The streaming giant said revenue rose 18% year over year to $12.05 billion in Q4—slightly above Wall Street’s $11.97 billion projection—while its earnings per share were 56 cents, narrowly beating the 55 cents forecast.
The streamer’s global subscriber base grew to 325 million, up from 301 million at the end of 2024.
The company, which launched a cheaper ad-supported tier in 2022, said its advertising revenue grew to $1.5 billion, two-and-a-half times more than 2024.
However, its forecasts for the current quarter were below Wall Street estimates as the company plans to boost its spending on TV shows and movies by 10% this year.
Netflix also expects its planned $83 billion deal to acquire Warner Bros. will add $275 million to its spending this year.
What Did The Netflix Ceo Say About The Warner Deal?

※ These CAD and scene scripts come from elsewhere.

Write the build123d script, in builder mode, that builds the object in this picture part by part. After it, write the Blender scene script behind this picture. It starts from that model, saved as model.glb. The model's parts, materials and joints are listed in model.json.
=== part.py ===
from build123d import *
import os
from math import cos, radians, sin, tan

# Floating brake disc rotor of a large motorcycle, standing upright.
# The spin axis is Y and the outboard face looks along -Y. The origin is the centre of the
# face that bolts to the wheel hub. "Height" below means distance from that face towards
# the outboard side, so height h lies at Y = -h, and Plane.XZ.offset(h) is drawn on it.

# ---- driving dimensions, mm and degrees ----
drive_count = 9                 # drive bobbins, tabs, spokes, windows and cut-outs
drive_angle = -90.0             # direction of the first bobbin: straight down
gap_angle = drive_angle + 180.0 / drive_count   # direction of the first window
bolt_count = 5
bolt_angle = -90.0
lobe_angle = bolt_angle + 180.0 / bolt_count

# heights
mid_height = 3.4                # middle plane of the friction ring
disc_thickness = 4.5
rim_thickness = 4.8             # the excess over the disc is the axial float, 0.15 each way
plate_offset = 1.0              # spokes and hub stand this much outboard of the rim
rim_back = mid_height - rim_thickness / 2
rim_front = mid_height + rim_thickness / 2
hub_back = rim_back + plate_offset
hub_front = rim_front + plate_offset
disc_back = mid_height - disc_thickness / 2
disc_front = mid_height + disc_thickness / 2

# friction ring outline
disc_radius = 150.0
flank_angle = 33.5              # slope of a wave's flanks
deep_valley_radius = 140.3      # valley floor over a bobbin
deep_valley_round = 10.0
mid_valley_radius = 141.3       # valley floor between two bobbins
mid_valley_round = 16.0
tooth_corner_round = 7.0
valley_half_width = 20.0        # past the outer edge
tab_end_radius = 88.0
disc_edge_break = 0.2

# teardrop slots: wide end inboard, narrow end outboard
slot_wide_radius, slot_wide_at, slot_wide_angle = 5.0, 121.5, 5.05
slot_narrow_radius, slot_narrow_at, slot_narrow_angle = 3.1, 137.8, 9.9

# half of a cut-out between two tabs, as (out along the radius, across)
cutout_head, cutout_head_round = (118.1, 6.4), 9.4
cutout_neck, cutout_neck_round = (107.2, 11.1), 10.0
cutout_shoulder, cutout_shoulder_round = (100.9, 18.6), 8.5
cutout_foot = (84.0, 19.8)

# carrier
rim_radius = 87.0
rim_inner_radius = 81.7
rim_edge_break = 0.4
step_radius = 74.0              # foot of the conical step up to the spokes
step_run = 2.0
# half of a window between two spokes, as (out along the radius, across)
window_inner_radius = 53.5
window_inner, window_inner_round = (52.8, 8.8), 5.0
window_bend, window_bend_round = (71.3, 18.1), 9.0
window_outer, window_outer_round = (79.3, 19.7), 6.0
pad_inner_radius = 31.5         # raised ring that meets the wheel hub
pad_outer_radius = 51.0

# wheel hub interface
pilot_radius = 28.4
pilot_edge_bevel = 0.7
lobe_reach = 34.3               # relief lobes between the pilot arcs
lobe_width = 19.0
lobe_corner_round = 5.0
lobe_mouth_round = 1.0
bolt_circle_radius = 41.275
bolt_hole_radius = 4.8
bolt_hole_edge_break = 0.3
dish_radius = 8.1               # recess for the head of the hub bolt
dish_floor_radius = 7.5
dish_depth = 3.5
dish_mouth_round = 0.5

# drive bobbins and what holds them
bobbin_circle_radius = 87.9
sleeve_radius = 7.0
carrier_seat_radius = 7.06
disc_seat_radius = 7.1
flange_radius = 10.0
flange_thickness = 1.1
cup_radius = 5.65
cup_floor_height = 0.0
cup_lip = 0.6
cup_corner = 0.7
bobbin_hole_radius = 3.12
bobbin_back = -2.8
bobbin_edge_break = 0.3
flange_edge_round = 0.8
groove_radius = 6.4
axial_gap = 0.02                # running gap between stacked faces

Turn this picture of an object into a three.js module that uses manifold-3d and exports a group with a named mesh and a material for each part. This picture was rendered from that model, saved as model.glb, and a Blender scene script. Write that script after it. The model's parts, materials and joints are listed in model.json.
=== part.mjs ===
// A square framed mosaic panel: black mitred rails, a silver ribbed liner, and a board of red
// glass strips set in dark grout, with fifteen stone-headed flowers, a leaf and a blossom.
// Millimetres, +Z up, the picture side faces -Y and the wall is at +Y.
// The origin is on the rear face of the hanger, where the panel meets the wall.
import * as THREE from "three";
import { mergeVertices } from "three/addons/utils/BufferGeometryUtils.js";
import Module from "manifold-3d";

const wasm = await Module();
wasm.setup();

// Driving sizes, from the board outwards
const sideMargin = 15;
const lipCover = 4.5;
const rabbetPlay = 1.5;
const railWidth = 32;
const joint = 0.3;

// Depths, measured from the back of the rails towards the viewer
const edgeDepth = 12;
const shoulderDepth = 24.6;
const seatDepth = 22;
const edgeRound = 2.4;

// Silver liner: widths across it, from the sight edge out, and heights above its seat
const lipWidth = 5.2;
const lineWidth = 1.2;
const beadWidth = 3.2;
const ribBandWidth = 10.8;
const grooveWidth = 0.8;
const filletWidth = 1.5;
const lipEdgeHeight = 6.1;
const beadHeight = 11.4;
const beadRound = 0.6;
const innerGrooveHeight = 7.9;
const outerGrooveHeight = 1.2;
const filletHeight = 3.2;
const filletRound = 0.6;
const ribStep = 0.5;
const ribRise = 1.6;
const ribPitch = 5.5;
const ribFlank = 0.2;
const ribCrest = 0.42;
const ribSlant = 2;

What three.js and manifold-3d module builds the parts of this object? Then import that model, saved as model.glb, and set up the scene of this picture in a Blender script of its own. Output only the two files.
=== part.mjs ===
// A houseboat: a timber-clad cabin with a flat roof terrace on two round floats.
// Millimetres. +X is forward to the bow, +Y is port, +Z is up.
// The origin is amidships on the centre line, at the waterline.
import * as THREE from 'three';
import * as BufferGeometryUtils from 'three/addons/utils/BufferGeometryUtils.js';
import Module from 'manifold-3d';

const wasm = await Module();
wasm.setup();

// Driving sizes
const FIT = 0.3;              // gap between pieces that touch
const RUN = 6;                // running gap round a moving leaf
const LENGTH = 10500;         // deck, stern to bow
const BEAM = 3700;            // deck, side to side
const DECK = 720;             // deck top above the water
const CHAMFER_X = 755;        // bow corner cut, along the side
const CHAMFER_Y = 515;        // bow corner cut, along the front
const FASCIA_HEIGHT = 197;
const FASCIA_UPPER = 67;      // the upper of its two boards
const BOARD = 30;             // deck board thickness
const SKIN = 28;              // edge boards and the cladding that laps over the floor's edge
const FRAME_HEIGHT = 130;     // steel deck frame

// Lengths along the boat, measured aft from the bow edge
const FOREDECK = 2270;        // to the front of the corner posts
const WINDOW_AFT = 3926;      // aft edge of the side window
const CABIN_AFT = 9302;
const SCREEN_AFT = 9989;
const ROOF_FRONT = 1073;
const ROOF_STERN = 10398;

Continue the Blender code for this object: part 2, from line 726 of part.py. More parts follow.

During the company’s earnings call, Netflix CEO Ted Sarandos said the company was working hard to close the acquisition of Warner Bros.’ streaming and studios business, calling it “a strategic accelerant.” Sarandos also addressed potential theatrical releases, saying the company has in its history “debated building a theatrical business,” but it never became a priority. “But now with Warner Bros, they bring a mature, well-run theatrical business with amazing films, and we’re super excited about that addition.” Sarandos also reaffirmed that Warner films will be released in theaters with a 45-day window. The Netflix CEO also heaped praise on the HBO brand, which will be part of the acquisition, saying: “HBO. It is an amazing brand. It says prestige TV is better than almost anything. Customers know it. They love it. They know what it means.”
What To Watch For
Sarandos tried to play down the suggestion that Netflix’s acquisition of Warner Bros. would hurt competition, claiming that the streamer competes with everything from broadcast TV to YouTube and Instagram. “TV is now just about everything. Oscars and the NFL are on YouTube. Networks are simulcasting the Super Bowl on linear TV and streaming. Amazon owns MGM. Apple’s competing for Emmys and Oscars. And Instagram is coming next,” Sarados said. He then added that YouTube is no longer just user-generated content and “cat videos,” noting that it has “full-length films, new episodes of scripted and unscripted TV shows.”
Further Reading
Netflix Revises Warner Bros. Deal To $83 Billion All-Cash Offer To Fend Off Paramount (Forbes)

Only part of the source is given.